Alex Geller, the boy’s father, said his son — the youngest of three — is exceptionally curious, and that the moment he heard the crash, “please let that not be my child” was the first thought that raced through his head.

The jar has been on display at the Hecht Museum in Haifa for 35 years. It was one of the only containers of its size and from that period still complete when it was discovered.

The Bronze Age jar is one of many artifacts exhibited out in the open, part of the Hecht Museum’s vision of letting visitors explore history without glass barriers, said Inbal Rivlin, the director of the museum, which is associated with Haifa University in northern Israel.

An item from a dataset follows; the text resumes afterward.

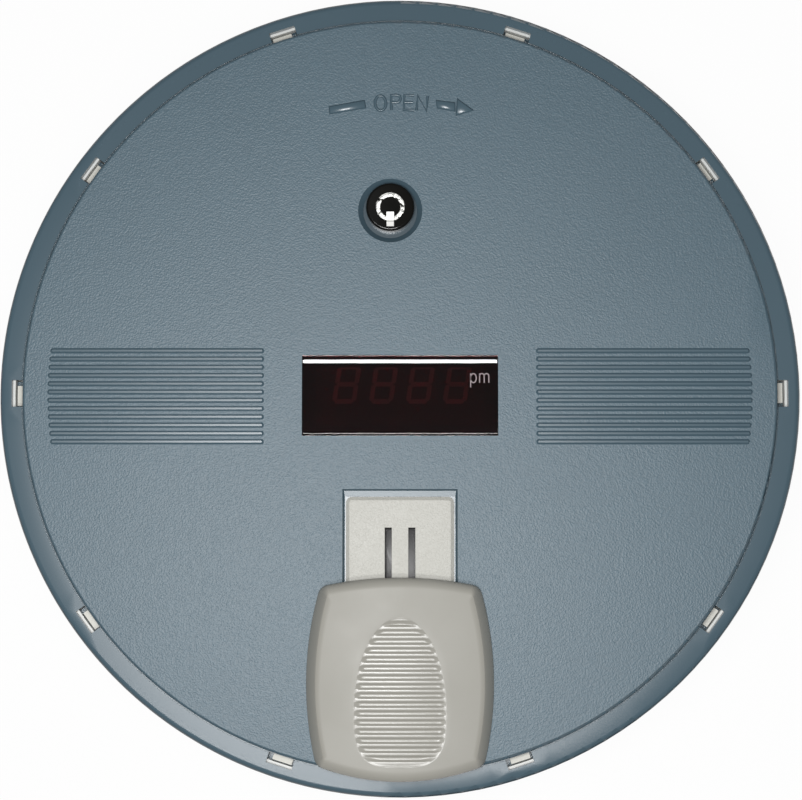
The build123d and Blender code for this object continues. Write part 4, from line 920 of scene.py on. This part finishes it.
class AddLens(bpy.types.Operator):
    """Adds the display's dark lens with the narrow ramp along its back edge."""

    bl_idname = "dispenser.lens"
    bl_label = "Lens"

    def execute(self, context):
        sizes = context.scene.dispenser_display
        half = LENS_HALF_WIDTH
        middle = (LENS_LOW.y + LENS_HIGH.y) / 2
        back, front = middle + LENS_HALF_DEPTH, middle - LENS_HALF_DEPTH
        shoulder = LENS_LOW.z + LENS_FLANGE
        top = LENS_HIGH.z
        field = top - sizes.ramp_drop
        profile = [
            (back, shoulder),
            (back, top - LENS_CHAMFER),
            (back - LENS_CHAMFER, top),
            (back - sizes.ramp_start, top),
            (back - sizes.ramp_start - sizes.ramp_width, field),
        ]
        for k in range(6):
            angle = math.radians(90) * k / 5
            inwards, down = (LENS_ROUND * (1 - f(angle)) for f in (math.sin, math.cos))
            profile.append((front + inwards, field - down))
        profile.append((front, shoulder))
        shape = bmesh.new()
        rings = [[shape.verts.new((x, y, z)) for y, z in profile] for x in (-half, half)]
        for i in range(len(profile) - 1):
            shape.faces.new((rings[0][i], rings[0][i + 1], rings[1][i + 1], rings[1][i]))
        for ends in rings:
            shape.faces.new(ends)
        places = rectangle(LENS_LOW, LENS_HIGH)
        outer = [[shape.verts.new((*p, z)) for p in places] for z in (LENS_LOW.z, shoulder)]
        bridge(shape, outer)
        shape.faces.new(outer[0])
        inner = [rings[0][-1], rings[1][-1], rings[1][0], rings[0][0]]
        bridge(shape, [outer[1], inner])
        new_piece(
            "lens",
            mesh_from(shape, "lens", smooth_angle=3),
            smoked_acrylic(),
            "lid",
            ["display_lens"],
        )
        self.add_mask()
        self.add_print(field)
        return {"FINISHED"}

    def add_mask(self):
        """The black card behind the lens's border, which hides what surrounds the digits."""
        face_low, face_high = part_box("led_display")
        outer = rectangle(LENS_LOW, LENS_HIGH)
        inner = rectangle(face_low, face_high, 0.6 * MM)
        shape = bmesh.new()
        back, front = LENS_LOW.z - 0.12 * MM, LENS_LOW.z - 0.01 * MM
        rings = [
            [shape.verts.new((*p, z)) for p in places]
            for places, z in ((outer, back), (outer, front), (inner, front), (inner, back))
        ]
        bridge(shape, rings + rings[:1])
        # black card, uncoated and quite matt
        card = moulded("black_card", linear("1D1919"), 0.3 * MM, 0.01 * MM, 0.8, 0.1)
        new_piece("display_mask", mesh_from(shape, "display_mask"), card, "lid")

    def add_print(self, field):
        """The pale afternoon sign printed on the lens."""
        arch = [(math.cos(math.radians(a)), math.sin(math.radians(a))) for a in range(180, -1, -30)]
        bowl = [(math.sin(math.radians(a)), math.cos(math.radians(a))) for a in range(0, 361, 30)]
        rows = [[(-2.9, 1.5), (-2.9, -3.0)], [(0.0, 1.5), (0.0, -1.5)]]
        rows.append([(-2.0 + 0.95 * x, 1.5 * y) for x, y in bowl])
        for middle in (0.75, 2.25):
            rows.append([(middle + 0.75 * x, 0.7 + 0.8 * y) for x, y in arch] + [(middle + 0.75, -1.5)])
        left, front = SIGN_PLACE
        height = field - 0.16 * MM
        strokes = [([((left + x) * MM, (front + y) * MM, height) for x, y in row], False) for row in rows]
        mesh = stroke_mesh("afternoon_sign", strokes, 0.26 * MM, 1)
        # screen-printed ink, pale and matt
        ink = moulded("pale_screen_print_ink", linear("AFA3A6"), 0.4 * MM, 0.01 * MM, 0.6, 0.15)
        new_piece("afternoon_sign", mesh, ink, "lid")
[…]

It was likely used to hold wine or oil, and dates back to between 2200 and 1500 B.C.

Rivlin and the museum decided to turn the moment, which captured international attention, into a teaching moment, inviting the Geller family back for a special visit and hands-on activity to illustrate the restoration process.

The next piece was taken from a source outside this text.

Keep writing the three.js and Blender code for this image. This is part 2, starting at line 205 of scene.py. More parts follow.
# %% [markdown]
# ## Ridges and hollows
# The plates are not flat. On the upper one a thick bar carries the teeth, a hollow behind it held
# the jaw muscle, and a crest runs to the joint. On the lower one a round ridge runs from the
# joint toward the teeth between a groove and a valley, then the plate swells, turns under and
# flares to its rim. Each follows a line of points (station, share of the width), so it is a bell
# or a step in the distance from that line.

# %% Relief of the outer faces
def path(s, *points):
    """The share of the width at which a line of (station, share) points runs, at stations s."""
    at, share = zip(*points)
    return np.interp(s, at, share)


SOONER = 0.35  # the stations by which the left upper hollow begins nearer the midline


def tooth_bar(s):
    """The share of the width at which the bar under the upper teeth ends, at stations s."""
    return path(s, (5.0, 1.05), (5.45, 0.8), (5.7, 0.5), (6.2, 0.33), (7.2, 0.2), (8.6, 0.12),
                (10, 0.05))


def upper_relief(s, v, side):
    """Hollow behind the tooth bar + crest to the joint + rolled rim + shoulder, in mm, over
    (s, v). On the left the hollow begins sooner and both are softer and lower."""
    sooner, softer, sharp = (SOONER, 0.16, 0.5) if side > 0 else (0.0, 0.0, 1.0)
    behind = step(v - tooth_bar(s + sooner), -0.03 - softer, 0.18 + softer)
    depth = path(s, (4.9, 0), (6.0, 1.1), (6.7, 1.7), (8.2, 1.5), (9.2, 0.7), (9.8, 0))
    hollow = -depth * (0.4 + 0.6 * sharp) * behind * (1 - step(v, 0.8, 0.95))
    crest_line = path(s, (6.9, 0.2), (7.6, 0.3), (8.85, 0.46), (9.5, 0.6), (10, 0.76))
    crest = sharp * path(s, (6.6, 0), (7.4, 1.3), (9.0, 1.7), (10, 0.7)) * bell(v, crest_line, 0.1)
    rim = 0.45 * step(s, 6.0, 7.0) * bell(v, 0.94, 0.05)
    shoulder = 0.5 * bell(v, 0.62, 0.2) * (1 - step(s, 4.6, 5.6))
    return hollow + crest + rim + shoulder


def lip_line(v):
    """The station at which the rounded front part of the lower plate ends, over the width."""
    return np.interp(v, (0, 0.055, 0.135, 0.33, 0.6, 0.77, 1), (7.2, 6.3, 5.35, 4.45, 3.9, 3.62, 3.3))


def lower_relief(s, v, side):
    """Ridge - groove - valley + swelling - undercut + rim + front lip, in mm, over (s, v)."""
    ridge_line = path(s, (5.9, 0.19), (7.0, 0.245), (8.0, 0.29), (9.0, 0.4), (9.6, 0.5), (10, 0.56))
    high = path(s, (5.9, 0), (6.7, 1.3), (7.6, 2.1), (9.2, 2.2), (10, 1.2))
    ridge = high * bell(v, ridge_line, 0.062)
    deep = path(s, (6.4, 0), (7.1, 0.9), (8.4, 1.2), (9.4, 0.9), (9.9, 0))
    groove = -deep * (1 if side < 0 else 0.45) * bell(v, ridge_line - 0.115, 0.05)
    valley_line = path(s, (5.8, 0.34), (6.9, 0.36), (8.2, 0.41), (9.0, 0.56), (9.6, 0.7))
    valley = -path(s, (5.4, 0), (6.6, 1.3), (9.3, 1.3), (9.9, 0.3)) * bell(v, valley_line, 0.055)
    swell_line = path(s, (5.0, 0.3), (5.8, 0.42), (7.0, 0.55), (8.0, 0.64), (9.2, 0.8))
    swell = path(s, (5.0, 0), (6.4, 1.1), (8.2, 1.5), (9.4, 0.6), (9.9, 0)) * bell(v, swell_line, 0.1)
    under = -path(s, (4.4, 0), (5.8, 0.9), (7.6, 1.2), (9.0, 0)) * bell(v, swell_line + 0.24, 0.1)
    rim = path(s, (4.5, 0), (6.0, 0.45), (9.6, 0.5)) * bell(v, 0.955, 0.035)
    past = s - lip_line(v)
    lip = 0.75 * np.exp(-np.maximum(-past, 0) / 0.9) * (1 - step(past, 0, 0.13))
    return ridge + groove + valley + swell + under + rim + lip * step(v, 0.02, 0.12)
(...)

Rivlin added that the incident provided a welcome distraction from the ongoing war in Gaza. “Well, he’s just a kid. So I think that somehow it touches the heart of the people in Israel and around the world,“ said Rivlin.

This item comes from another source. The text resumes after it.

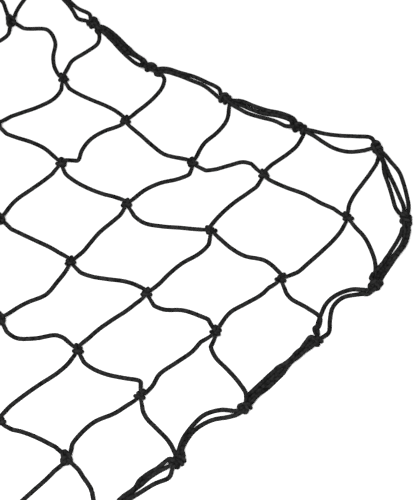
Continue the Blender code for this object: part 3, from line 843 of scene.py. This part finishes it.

Roee Shafir, a restoration expert at the museum, said the repairs would be fairly simple, as the pieces were from a single, complete jar. Archaeologists often face the more daunting task of sifting through piles of shards from multiple objects and trying to piece them together.

Experts used 3D technology, hi-resolution videos, and special glue to painstakingly reconstruct the large jar.

Less than two weeks after it broke, the jar went back on display at the museum. The gluing process left small hairline cracks, and a few pieces are missing, but the jar’s impressive size remains.

The only noticeable difference in the exhibit was a new sign reading “please don’t touch.”